Simultaneously, if someone with "perfect information" enters the market—for example, someone who knows in advance what the true outcome will be—this can also be problematic, especially if that person can influence the event's trajectory. Imagine if someone inside the papal conclave placed bets in a "next Pope" prediction market, trading before Pope Leo's public announcement, or even attempting to sway the conclave toward the candidate they bet on? If potential participants anticipate that insiders will trade in the market, the rational choice is to stay away, ultimately causing the market mechanism to break down.
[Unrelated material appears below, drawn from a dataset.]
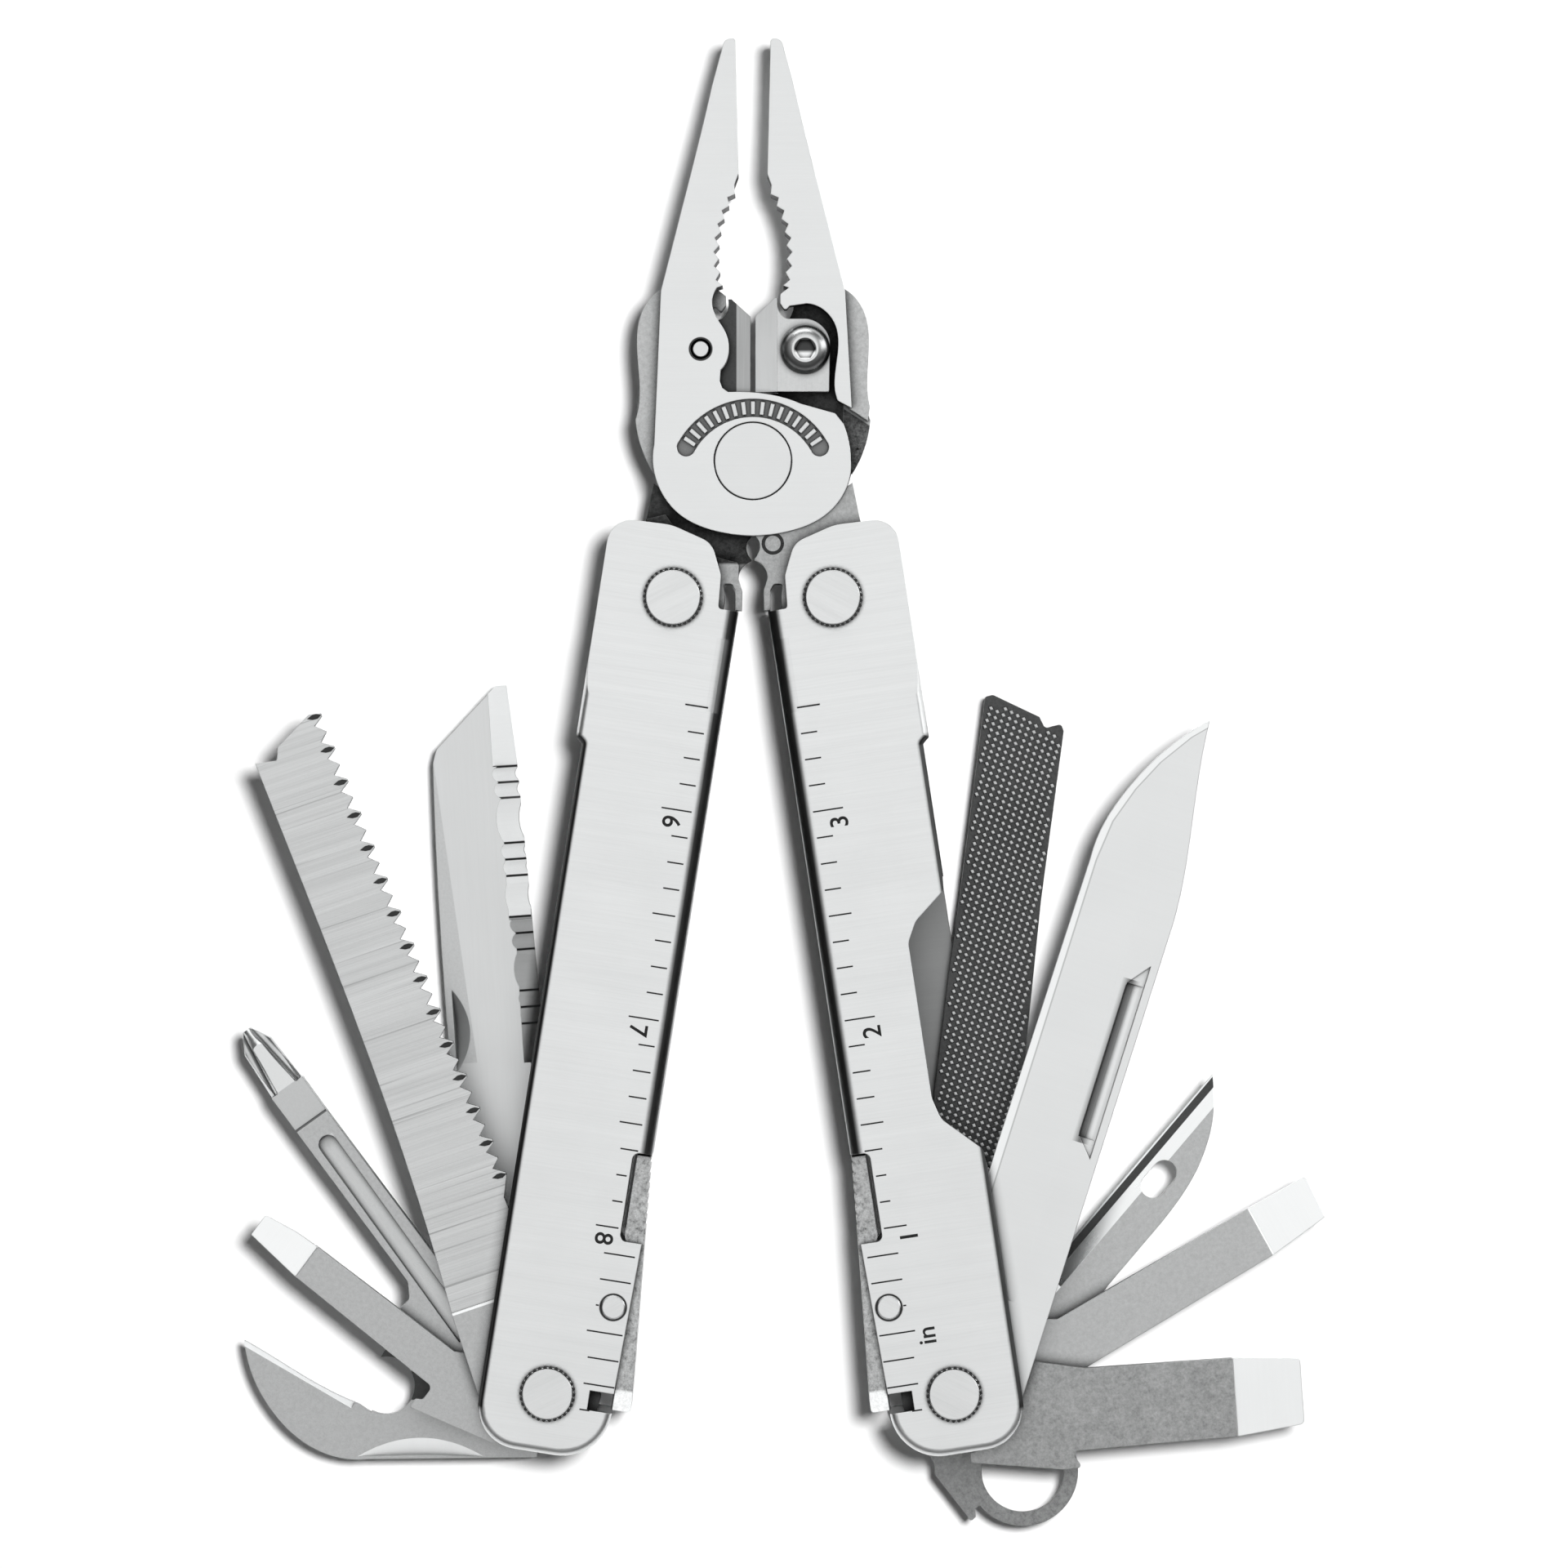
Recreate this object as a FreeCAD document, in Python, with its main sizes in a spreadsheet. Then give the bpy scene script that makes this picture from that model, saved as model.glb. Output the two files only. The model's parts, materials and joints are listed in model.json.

Finally, there is the possibility that someone attempts to distort prediction market prices to influence public perception of the probability of a certain outcome. In this way, prediction markets could turn from tools for aggregating beliefs into tools for manipulating beliefs. If a candidate's communications team wants the outside world to believe they are winning, they could simply allocate part of their campaign funds to try to influence the relevant prediction market. However, prediction markets have some self-correcting ability because when a contract's probability estimate is pushed to an obviously unreasonable position, someone will always choose to take the other side of the trade.
All these issues point to the same need: prediction markets must establish greater transparency and clearer rules regarding participant management, contract design, and market operation. But if prediction market designers can successfully address these challenges, they may become a core tool for our understanding and navigation of the future.